Os primeiros que vieram, ainda estavam sob o domínio turco e por isso constava em seus passaportes a nacionalidade turca e, por pura ignorância da história, os brasileiros, até hoje, os chamam, pejorativamente, de turcos. Portanto, nem todo Miziara, no Brasil, é parente. São apenas de Miziara. A ligação do Líbano e a cidade de Miziara em particular, com o Brasil é muito grande, tanto que lá o time de sua preferência é a Seleção Brasileira e uma vitória dela, com quem quer que seja, é comemorada com muita festa. A sede da Prefeitura de Miziara é na casa onde nasceu o primeiro emigrante para o Brasil. Na entrada principal, há uma placa com os seguintes dizeres: “Nesse lugar, nessa humilde casa, nasceu Youssef Mussi, em Miziara, no ano 1855. Foi o primeiro libanês que emigrou para as terras do Brasil em 1880”. Este imigrante foi para São José do Rio Preto, onde seus descendentes ainda vivem sendo que um deles, José Miguel Mussi, casou-se com Teresa Cristina Frange Miziara, minha irmã, nascida em Uberaba (MG). Durante essa onda migratória chegaram ao Brasil, quatro integrantes da família Mekdesse ou Mocdisse, Calil, Jorge Miguel, Miguel Jorge e Gabriel (estes, os nomes aqui adotados). O quinto irmão, Felício, não veio, mas mandou os filhos que foram criados pelos tios. Aqui chegando, se dispersaram pelo país: Calil foi inicialmente para São Paulo e, posteriormente, para Frutal (MG). Jorge Miguel foi para Uberaba (MG), Miguel Jorge, para Areias, hoje é Comendador Gomes (MG) e Gabriel, para São José do Rio Preto (SP), locais onde cada um deles constituiu um nucleo familiar que por sua vez foi se ramificando e se espalhando pelo Brasil, de norte a sul. Hoje devem ter em torno de 1500 a 2000 descendentes dos 5 imigrantes que já se espalharam para diversos países, por exemplo, Suécia, Canadá, França, Estados Unidos, etc… O sobrenome Mekdesse ou Mocdisse, práticamente desapareceu pois quase todos o suprimiram e colocaram Miziara em seu lugar. Pouquíssimos o mantiveram como era.
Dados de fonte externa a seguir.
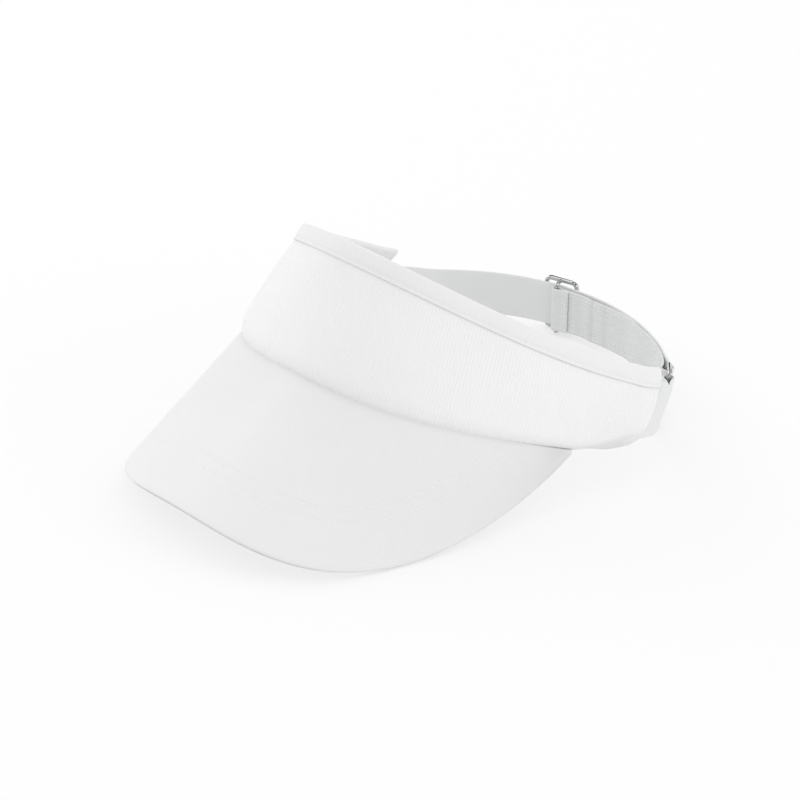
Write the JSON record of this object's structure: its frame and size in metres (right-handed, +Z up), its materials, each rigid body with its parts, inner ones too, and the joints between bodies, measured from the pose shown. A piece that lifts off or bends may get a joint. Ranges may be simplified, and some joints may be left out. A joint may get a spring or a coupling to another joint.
{
  "type": "sun visor",
  "caption": "Open-topped fabric sun visor with a curved peak, a padded brow band and a webbing back strap adjusted by a metal tri-glide and a rectangular ring.",
  "frame": {"origin": "centre of the bounding box's base; z = 0 is the surface that the visor stands on", "axes": "+X is the wearer's left, -Y is the front where the peak points, +Z is up; the visor stands on the sides of its peak and on the metal fittings of its strap"},
  "size_m": [0.1866, 0.2569, 0.1068],
  "materials": {
    "twill": "white cotton twill with fine upright ribs",
    "peak_twill": "white cotton twill, smooth and tight over the board",
    "binding": "white cotton bias tape, folded and topstitched",
    "lining": "off-white woven interlining, matt",
    "band_cloth": "white brushed cotton, soft and matt",
    "foam": "thin pale foam padding",
    "board": "moulded natural polyethylene, matt",
    "webbing": "white cotton webbing, ribbed outside and smooth inside",
    "thread": "white polyester sewing thread",
    "chrome": "bright nickel-plated steel wire"
  },
  "bodies": {
    "root": {"crown_panel": "twill", "panel_backing": "lining", "top_binding": "binding", "binding_stitch": "thread", "sweatband": "band_cloth", "sweatband_foam": "foam", "sweatband_stitch": "thread", "peak_seam_allowance": "peak_twill", "peak_top_cover": "peak_twill", "peak_board": "board", "peak_under_cover": "peak_twill", "peak_stitch_outer": "thread", "peak_stitch_inner": "thread", "right_end_tack": "thread", "left_end_tack": "thread", "adjusting_strap": "webbing", "strap_stitch": "thread", "ring_tab": "webbing", "tab_stitch": "thread"},
    "glide": {"tri_glide": "chrome", "strap_return": "webbing", "return_stitch": "thread", "glide_loop_stitch": "thread"},
    "ring": {"rect_ring": "chrome"}
  },
  "joints": [
    {"name": "glide_travel", "type": "hinge", "parent": "root", "child": "glide", "pos_m": [0, 0.0277, 0.0137], "axis": [0, 0, -1], "range_deg": [-26, 10]},
    {"name": "ring_swing", "type": "hinge", "parent": "root", "child": "ring", "pos_m": [0.07395, 0.0918, 0.0137], "axis": [0, 0, 1], "range_deg": [-5, 5]}
  ]
}
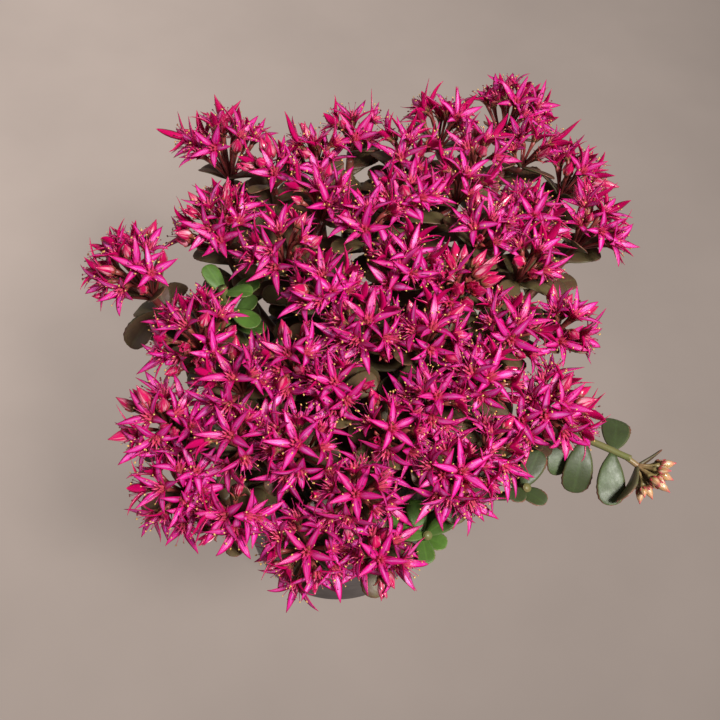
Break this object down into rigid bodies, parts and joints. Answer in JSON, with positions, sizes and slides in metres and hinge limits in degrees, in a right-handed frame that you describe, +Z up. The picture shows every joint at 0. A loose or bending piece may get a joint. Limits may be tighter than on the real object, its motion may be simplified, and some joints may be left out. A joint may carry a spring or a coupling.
{
  "type": "potted sedum",
  "caption": "Flowering stonecrop in a small round plastic nursery pot: a dome of magenta star flowers and buds over fleshy toothed leaves.",
  "frame": {"origin": "centre of the pot's flat underside", "axes": "+Z up the pot's axis, -Y towards the viewer of the picture, +X to the right, where the trailing stem hangs out"},
  "size_m": [0.2005, 0.202, 0.1831],
  "materials": {
    "pot_plastic": "dark taupe grey plastic with a low sheen",
    "soil_mix": "coarse dark potting mix",
    "petals": "satin magenta petals, coral centres and yellow anthers",
    "buds_pale": "satin pale pink buds",
    "leaves_bronze": "fleshy bronze to dark green leaves on red-brown stems, with a soft sheen",
    "leaves_green": "fleshy bright green leaves with a soft sheen"
  },
  "bodies": {
    "root": {"cyme_01": "petals", "cyme_02": "petals", "cyme_03": "petals", "cyme_04": "petals", "cyme_05": "petals", "cyme_06": "petals", "cyme_07": "petals", "cyme_08": "petals", "cyme_09": "petals", "cyme_10": "petals", "cyme_11": "petals", "cyme_12": "petals", "cyme_13": "petals", "cyme_14": "petals", "cyme_15": "petals", "cyme_16": "petals", "cyme_17": "petals", "cyme_18": "petals", "cyme_19": "petals", "cyme_20": "petals", "cyme_21": "petals", "cyme_22": "petals", "cyme_23": "petals", "cyme_24": "petals", "cyme_25": "petals", "cyme_26": "petals", "cyme_27": "petals", "cyme_28": "petals", "cyme_29": "petals", "cyme_30": "petals", "cyme_31": "petals", "cyme_32": "petals", "cyme_33": "petals", "cyme_34": "petals", "cyme_trailing": "buds_pale", "pot": "pot_plastic", "shoot_front": "leaves_green", "shoot_left": "leaves_green", "shoot_right": "leaves_green", "soil": "soil_mix", "stem_01": "leaves_bronze", "stem_02": "leaves_bronze", "stem_03": "leaves_bronze", "stem_04": "leaves_bronze", "stem_05": "leaves_bronze", "stem_06": "leaves_bronze", "stem_07": "leaves_bronze", "stem_08": "leaves_bronze", "stem_09": "leaves_bronze", "stem_10": "leaves_bronze", "stem_11": "leaves_bronze", "stem_12": "leaves_bronze", "stem_13": "leaves_bronze", "stem_14": "leaves_bronze", "stem_15": "leaves_bronze", "stem_16": "leaves_bronze", "stem_17": "leaves_bronze", "stem_18": "leaves_bronze", "stem_19": "leaves_bronze", "stem_trailing": "leaves_bronze"}
  },
  "joints": []
}
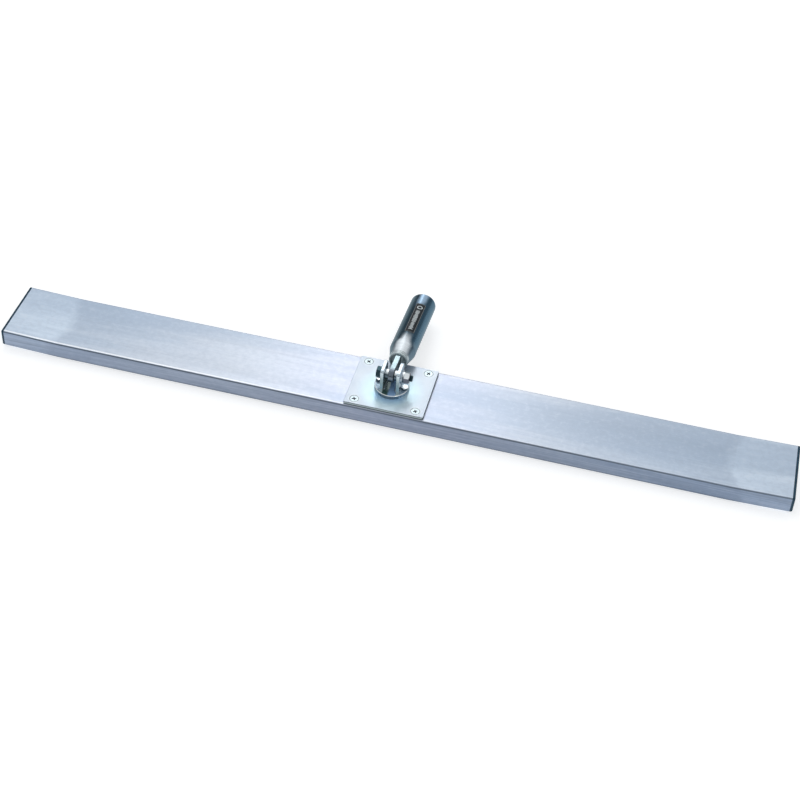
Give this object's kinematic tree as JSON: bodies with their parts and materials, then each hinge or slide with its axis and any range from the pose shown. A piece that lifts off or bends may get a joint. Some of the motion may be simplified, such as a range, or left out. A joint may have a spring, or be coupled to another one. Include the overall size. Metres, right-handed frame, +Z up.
{
  "type": "magnesium box float",
  "caption": "Long hollow rectangular magnesium float blade with dark end caps and a central clevis plate carrying a tilting tubular pole socket.",
  "frame": {"origin": "middle of the flat working face of the blade, at half length and half width", "axes": "+X along the blade, +Y to the rear, the side the pole socket leans to, +Z up out of the working face"},
  "size_m": [1.2198, 0.2536, 0.0795],
  "materials": {
    "magnesium": "satin mill finish, brushed along the length",
    "cap_plastic": "dark moulded plastic",
    "zinc_plate": "bright zinc plate",
    "zinc_steel": "zinc plated steel",
    "screw_steel": "zinc plated fastener",
    "dark_steel": "darker plated fastener",
    "weld_metal": "rough weld under zinc",
    "socket_steel": "bright plated tube",
    "brass_bush": "sintered bronze",
    "label_film": "black printed film"
  },
  "bodies": {
    "float_head": {"blade": "magnesium", "end_cap_left": "cap_plastic", "end_cap_right": "cap_plastic", "mounting_plate": "zinc_plate", "plate_screws": "screw_steel", "rivet_nuts": "zinc_steel", "clevis_disc": "zinc_steel", "clevis_ear_left": "zinc_steel", "clevis_ear_right": "zinc_steel", "ear_welds": "weld_metal", "clevis_screws": "dark_steel", "pivot_bolt": "dark_steel", "head_washer": "screw_steel", "nut_washer": "screw_steel", "spring_washer": "dark_steel", "pivot_nut": "dark_steel", "spacer_left": "zinc_steel", "spacer_right": "zinc_steel"},
    "pole_socket_arm": {"pivot_lug": "zinc_steel", "pivot_bush": "brass_bush", "handle_socket": "socket_steel", "neck_weld": "weld_metal", "socket_label": "label_film"}
  },
  "joints": [
    {"name": "socket_tilt", "type": "hinge", "parent": "float_head", "child": "pole_socket_arm", "pos_m": [0.0008, -0.005, 0.0635], "axis": [1, 0, 0], "range_deg": [-0.2, 193]}
  ]
}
Em junho de 1901, chegou ao Brasil, Nakul Mekdesse Yunes, filho de Jorge Miguel Miziara, aos 18 anos de idade, vindo do Líbano onde era sapateiro e professor pelo mesmo motivo de seus conterrâneos: procurar melhores condições de trabalho. Aqui chegando foi morar com o pai e mudou seu nome para Miguel Jorge Sobrinho, por quem tinha muita amizade e admiração. Aqui estabelecido e rendendo-se ao instinto comerciante, dedicou-se ao comércio da pecuária, viajando a cavalo pelo município comprando e vendendo gado. Em 1906, trouxe suas três irmãs, Uarda (Rosa), Haua e Dauha para o Brasil, após a morte de sua mãe no Líbano. Em 1910, casou-se com uma prima em primeiro grau, Santinha Calil Miziara, residente em São Paulo e filha de seu tio Calil e tiveram 12 filhos. Aliás todos eles tiveram uma grande prole. Calil, três no primeiro casamento em São Paulo e sete no segundo em Frutal, Gabriel, 10 filhos, Miguel, quatro e Felício três. Entre os filhos de Miguel Jorge Sobrinho está meu pai, Jorge Miguel Miziara assim batizado em homenagem a seu avô que falecera poucos meses antes. Casou-se com Dalva, filha de Felicio Frange e tiveram quatro filhos: Cristiano Jorge, casado com Maria Helena morando em Uberaba, Teresa Cristina casada com José Miguel Mussi, bisneto do primeiro imigrante libanês para o Brasil, morando em Fernandópolis (SP), Regina Lúcia casada com Vilmar Marçal de Oliveira, morando em Maringá (PR) e Dalva Maria casada com Eduardo Deodato de Oliveira,
morando em Uberaba. Precocemente, Miguel Jorge tornou-se um excelente e honrado comerciante, ético nos negócios e em suas atitudes. Participou ativamente da vida social uberabense e foi um dos que encabeçou e bancou a luta para trazer a energia elétrica em 1905, quatro anos e meio após sua chegada, aos 23 anos de idade. Em 1924 construiu um casarão que, ainda hoje, se impõe pela beleza e tamanho, com água encanada de cisterna e esgoto, o que, na época, era um luxo para poucos. Foi um homem muito religioso e sempre solícito para com as necessidades dos pobres, procedimento seguido também por sua esposa que continuou a campanha de doação de alimentos, após a morte dele que ocorreu em 7 de janeiro de 1935. Infelizmente não tive o prazer de conviver com ele, mas todos que o conheceram são unânimes em Miguel Jorge Sobrinho e Santinha Calil Miziara afirmar que Miguel Jorge Sobrinho foi um homem digno que passou seu exemplo aos filhos e netos. Além disso foi um homem que sempre dispensou atenção aos mais necessitados, que nunca pensou em guardar apenas para si todo o dinheiro que ganhou com o suor honesto, ao longo dos 34 anos que viveu no Brasil. O que se ganha com trabalho honesto é sagrado e ele sempre fez da caridade uma rotina em sua vida. Mesmo assim, deixou todos os filhos, sem exceção, bem encaminhados em suas profissões. A todos os libaneses, nossos antepassados e desbravadores do Brasil, nossas homenagens. Ninguém morre enquanto nos lembrarmos dele.